Now we substitute everything back in to get everything in terms of 'v' again. Hence:\[\bf 3\ln|m|-2m^{-1}=3\ln|u+2|-2(u+2)^{-1}=3\ln|v|-2v^{-1}\]\[\bf 3\ln|2u+3|=3\ln|2(v-2)+3|=3\ln|2v+1|\]Now to put it all together we get:\[\bf \int\limits_{}^{}\frac{v-2}{v^2+2v-1}dv=3\ln|v|-2v^{-1}-3\ln|2v+1|+C\]
i dont think its even correct ? how u get to that integral with u=v-2 substitution u had (u+2)^2(2u+3) if we substitude back we get (v-2+2)^2(2(v-2)+3)= v^2(2v-4+3)=v^2(2v-1)=2v^3-v^2 doesnt seem same to what u had before substitution
i might've made a mistake somewhere since its 10:50 am and i havent even slept and i am fasting...
since first step is wrong , its all wrong ..
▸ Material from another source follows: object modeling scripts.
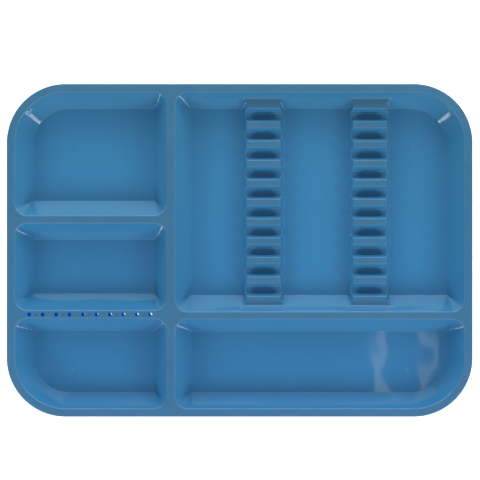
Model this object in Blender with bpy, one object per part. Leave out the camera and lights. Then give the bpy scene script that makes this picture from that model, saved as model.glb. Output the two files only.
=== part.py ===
"""Divided set-up tray for small hand instruments: a one-colour plastic moulding.

Metres, +Z up. The origin is under the middle of the tray, on the surface that its feet stand
on. +X runs along the tray's length, and +Y points to the rim above the upper compartments.
The tray is one moulding in use. Here it is divided at its natural boundaries into a body, two
notched racks, a bur holder and four feet, with a hairline gap between them.
"""

import math
from collections import namedtuple

import bmesh
import bpy

# Overall size
LENGTH = 0.340
WIDTH = 0.243
HEIGHT = 0.0222
WALL = 0.0022               # thickness of the moulded skin
GAP = 0.0003                # hairline between neighbouring solids

# Rim
RIM_LAND = 0.006            # flat top of the rim, outer edge to compartment edge
RIM_RADIUS = 0.043          # corner of the tray, seen from above
LIP_ROUND = 0.0010          # rounding of the rim's outer edge
SKIRT_DEPTH = 0.0052        # how far the rim's outer lip hangs down

# Feet
FOOT_RADIUS = 0.0030
FOOT_HEIGHT = 0.0010
FOOT_CHAMFER = 0.0003
FOOT_X = 0.1248
FOOT_UPPER_Y = 0.0763
FOOT_LOWER_Y = -0.0910

# Dividers: the middle line and the width of the flat top
SPINE_X = -0.0502
SPINE_LAND = 0.0062
LEFT_DIVIDER_Y = 0.0226
LEFT_DIVIDER_LAND = 0.0056
BUR_DIVIDER_Y = -0.0468
BUR_DIVIDER_LAND = 0.0059
RIGHT_DIVIDER_Y = -0.0476
RIGHT_DIVIDER_LAND = 0.0054

# Compartment walls: how far each leans in between the rim and the floor
OUTER_RUN = 0.0095
SPINE_RUN = 0.0104
CROSS_RUN = 0.0115
LOWER_CROSS_RUN = 0.0099
POCKET_RADIUS = 0.0092      # inner corner of a compartment, at the rim
SHARPEST_RADIUS = 0.0004    # the same corner where the walls reach the floor
RIM_FILLET = 0.0020
FLOOR_FILLET = 0.0005

# Racks
RACK_CENTRES_X = {"instrument_rack_left": 0.0174, "instrument_rack_right": 0.0958}
RACK_DROP = 0.0071          # from the rim down to the flat tops between the notches
RACK_TOP_HALF = 0.0123
RACK_FOOT_HALF = 0.0153
RACK_PATCH_HALF = 0.0180    # half the width of a rack with the strip of floor beside it
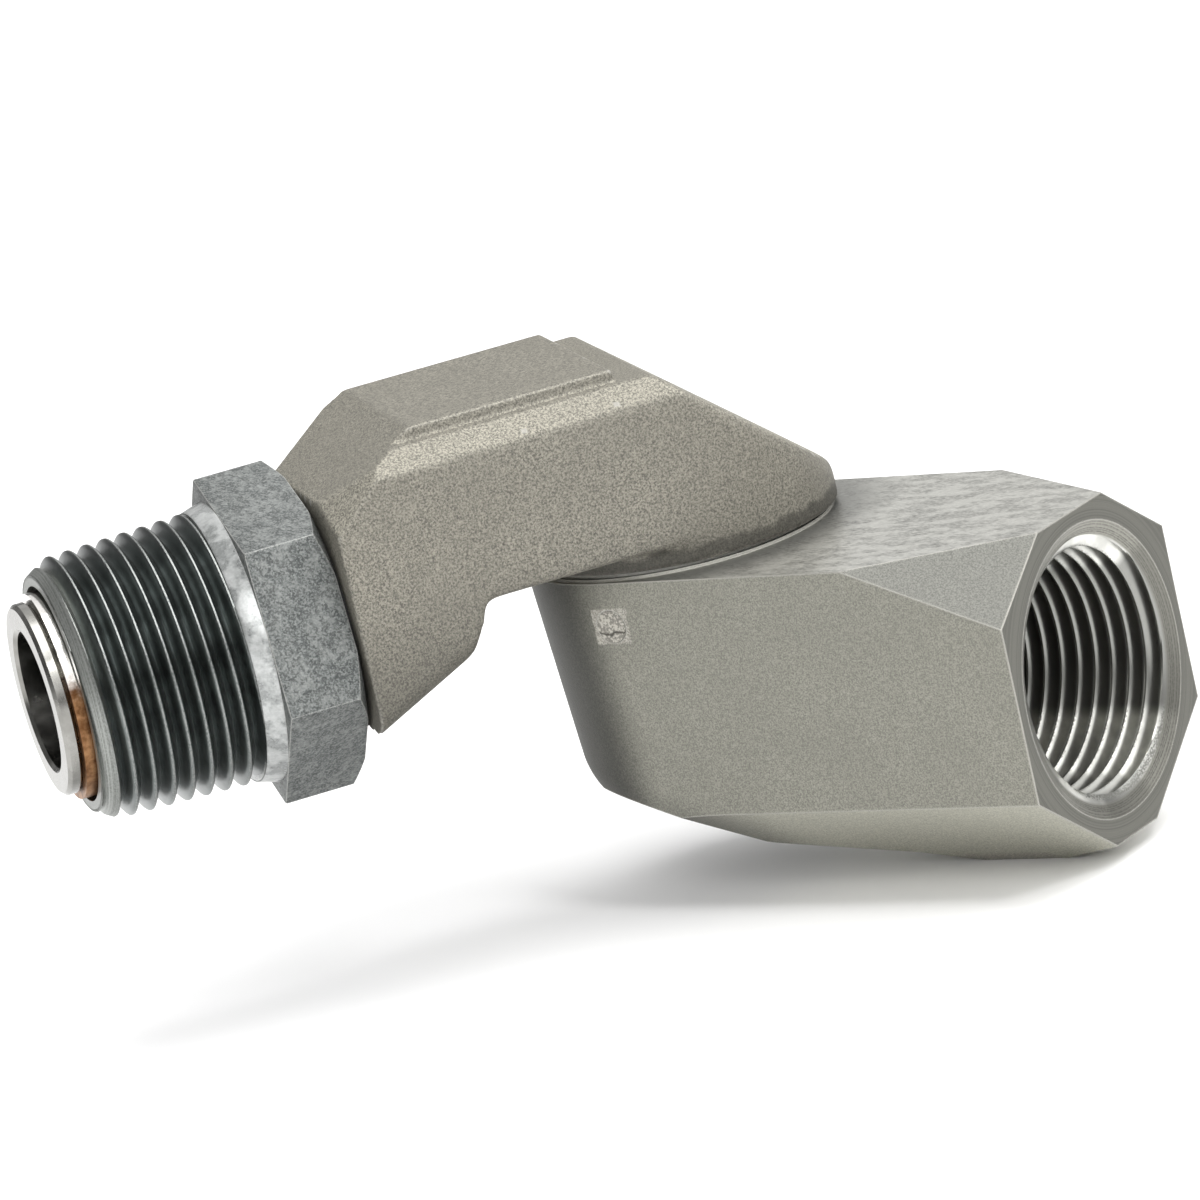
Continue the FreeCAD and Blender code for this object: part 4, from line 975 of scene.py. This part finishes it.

@litchlani If you had to solve this integral, it would work in the same way. @melmel Now knows the approach of how to do it. Making a numerical mistake isn't what's important here. When you know how to do something, you can do it yourself even if there is a mistake.
yeah true that , you would need partial fraction still , you just dont need that substitution at the begining , you probably should rewrite the bottom equation as (x+(1+2^(1/2)))(x+(1-2^(1/2))) then look for partial fractions and then u can solve the integral
@litchlani I notice the dumb mistake I made out of sleepiness lol. When I made the first u-substitution, I multiplied the stuff in the denominator instead of adding -.-
@melmel I made some wrong steps out of sleepiness especially my first step where I made the substitution, I incorrectly multiplied the factors in the denominator instead of adding lol. So don't follow the solution but still look at the steps because now you can figure out how to solve it yourself.
I ended up solving for the integral of (7v+2)/(2v^3+v^2) because of accidentally multiplying instead of adding when I made the first substitution. Regardless, never feel sad, stupid mistakes happen when your eyes are about to collapse. You should however like I mentioned already, take a look at the steps still judge how you can solve the integral yourself through similar steps because the idea will be the same.